Realisticamente, nem o Hamas nem a Autoridade Palestina (AP), sozinhos, têm a capacidade de interromper as mortes, as prisões ou a destruição infligida aos palestinos em Gaza e na Cisjordânia. O que é necessário é a responsabilização pelas ações de Israel. De fato, o cessar-fogo em Gaza parece ter ocorrido ao custo de uma nova onda de ataques contra palestinos em Jenin e em toda a Cisjordânia.
No entanto, a rivalidade política entre o Hamas e a AP – incentivada pela estratégia de longa data de Israel de “dividir para conquistar” – garante que os palestinos permaneçam politicamente fragmentados e incapazes de apresentar uma frente unificada para exigir responsabilidade ou justiça. A falta de unidade não apenas enfraquece a defesa palestina no cenário global, mas também exacerba as divisões que foram exploradas para prolongar a ocupação e o sofrimento do povo palestino.

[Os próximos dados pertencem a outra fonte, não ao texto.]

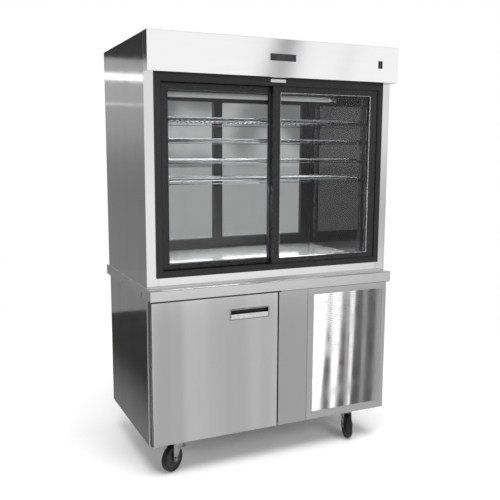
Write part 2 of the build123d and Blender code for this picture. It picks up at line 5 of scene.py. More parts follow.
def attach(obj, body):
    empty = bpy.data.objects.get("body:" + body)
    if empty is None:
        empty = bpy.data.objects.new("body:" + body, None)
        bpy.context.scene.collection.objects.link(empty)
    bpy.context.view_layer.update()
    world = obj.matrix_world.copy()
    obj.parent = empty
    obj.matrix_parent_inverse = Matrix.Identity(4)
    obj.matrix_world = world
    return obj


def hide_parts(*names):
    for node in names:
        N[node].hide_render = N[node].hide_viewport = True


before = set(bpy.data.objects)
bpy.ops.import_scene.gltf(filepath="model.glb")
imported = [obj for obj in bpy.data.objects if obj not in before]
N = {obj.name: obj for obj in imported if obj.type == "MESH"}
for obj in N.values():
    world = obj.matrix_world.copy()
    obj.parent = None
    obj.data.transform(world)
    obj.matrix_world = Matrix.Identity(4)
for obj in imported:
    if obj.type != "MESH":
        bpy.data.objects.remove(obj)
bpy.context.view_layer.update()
MM = 0.001


# ------------------------------------------------------------------ camera
def make_camera():
    cam_data = bpy.data.cameras.new("view")
    cam = bpy.data.objects.new("view", cam_data)
    bpy.context.scene.collection.objects.link(cam)
    yaw, pitch, roll = math.radians(24.09), math.radians(8.38), math.radians(0.07)
    fwd = Vector((math.sin(yaw) * math.cos(pitch), math.cos(yaw) * math.cos(pitch), -math.sin(pitch)))
    cam.rotation_mode = "QUATERNION"
    q = fwd.to_track_quat("-Z", "Y")
    cam.rotation_quaternion = q @ Matrix.Rotation(roll, 3, "Z").to_quaternion()
    cam.location = CAM
    cam_data.sensor_width = 36.0
    cam_data.lens = 48.31
    cam_data.shift_x = 0.0318
    cam_data.shift_y = 0.0024
    cam_data.clip_start, cam_data.clip_end = 0.05, 200
    bpy.context.scene.camera = cam


CAM = Vector((-1.46861, -3.149, 1.48683))
make_camera()
bpy.context.scene.view_settings.view_transform = "Standard"
bpy.context.scene.view_settings.look = "None"


# ------------------------------------------------------------------ node helpers
class Mat:
    """a node material with a Principled shader"""

    def __init__(self, name):
        self.m = bpy.data.materials.new(name)
        self.m.use_nodes = True
        self.nt = self.m.node_tree
        self.b = self.nt.nodes["Principled BSDF"]

    def node(self, kind, **props):
        n = self.nt.nodes.new(kind)
        for k, v in props.items():
            setattr(n, k, v)
        return n

    def link(self, a, b):
        self.nt.links.new(a, b)

    def noise(self, scale, detail=3.0, rough=0.55, offset=(0, 0, 0), distortion=0.0):
        """object-space noise, scale in cycles per metre along x, y, z"""
        tc = self.node("ShaderNodeTexCoord")
        mp = self.node("ShaderNodeMapping")
        mp.inputs["Scale"].default_value = scale
        mp.inputs["Location"].default_value = offset
        self.link(tc.outputs["Object"], mp.inputs["Vector"])
        n = self.node("ShaderNodeTexNoise")
        n.inputs["Scale"].default_value = 1.0
        n.inputs["Detail"].default_value = detail
        n.inputs["Roughness"].default_value = rough
        n.inputs["Distortion"].default_value = distortion
        self.link(mp.outputs["Vector"], n.inputs["Vector"])
        return n.outputs["Fac"]

    def math(self, op, a, b=None, clamp=False):
        n = self.node("ShaderNodeMath", operation=op, use_clamp=clamp)
        for i, v in enumerate((a, b)):
            if v is None:
                continue
            if isinstance(v, (int, float)):
                n.inputs[i].default_value = v
            else:
                self.link(v, n.inputs[i])
        return n.outputs[0]

    def remap(self, v, a, b, c, d):
        n = self.node("ShaderNodeMapRange")
        self.link(v, n.inputs["Value"])
        for k, x in (("From Min", a), ("From Max", b), ("To Min", c), ("To Max", d)):
            n.inputs[k].default_value = x
        return n.outputs["Result"]

    def blend(self, f, c0, c1):
        n = self.node("ShaderNodeMix", data_type="RGBA")
        self.link(f, n.inputs["Factor"])
        for name, c in (("A", c0), ("B", c1)):
            s = [i for i in n.inputs if i.name == name and i.type == "RGBA"][0]
            if isinstance(c, (tuple, list)):
                s.default_value = (*c, 1.0) if len(c) == 3 else c
            else:
                self.link(c, s)
        return [o for o in n.outputs if o.type == "RGBA"][0]

    def bump(self, height, strength, distance, normal=None):
        n = self.node("ShaderNodeBump")
        n.inputs["Strength"].default_value = strength
        n.inputs["Distance"].default_value = distance
        self.link(height, n.inputs["Height"])
        if normal is not None:
            self.link(normal, n.inputs["Normal"])
        return n.outputs["Normal"]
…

Se houvesse uma verdadeira unidade palestina, talvez o acordo de cessar-fogo pudesse ter proporcionado uma abertura para tratar das violações em Gaza e na Cisjordânia e relançar as negociações para acabar com a ocupação israelense das terras palestinas. Em vez disso, o Fatah permaneceu totalmente excluído das negociações de cessar-fogo entre Israel e o Hamas, enquanto a AP busca recuperar o governo unilateral da Faixa de Gaza sem o Hamas e, ao mesmo tempo, ajuda Israel a reprimir os movimentos de resistência palestina na Cisjordânia.
Para os habitantes de Gaza, qualquer esperança de um futuro melhor exige mais do que a solução da crise atual. É necessária uma transformação fundamental da realidade de Gaza e da política palestina, que alcance uma paz duradoura, acabe com o bloqueio e una a liderança palestina na busca de justiça e dignidade para todos. Até lá, o medo de que possamos ter que passar por isso novamente – no próximo ano, daqui a cinco ou dez anos – nunca desaparecerá de fato.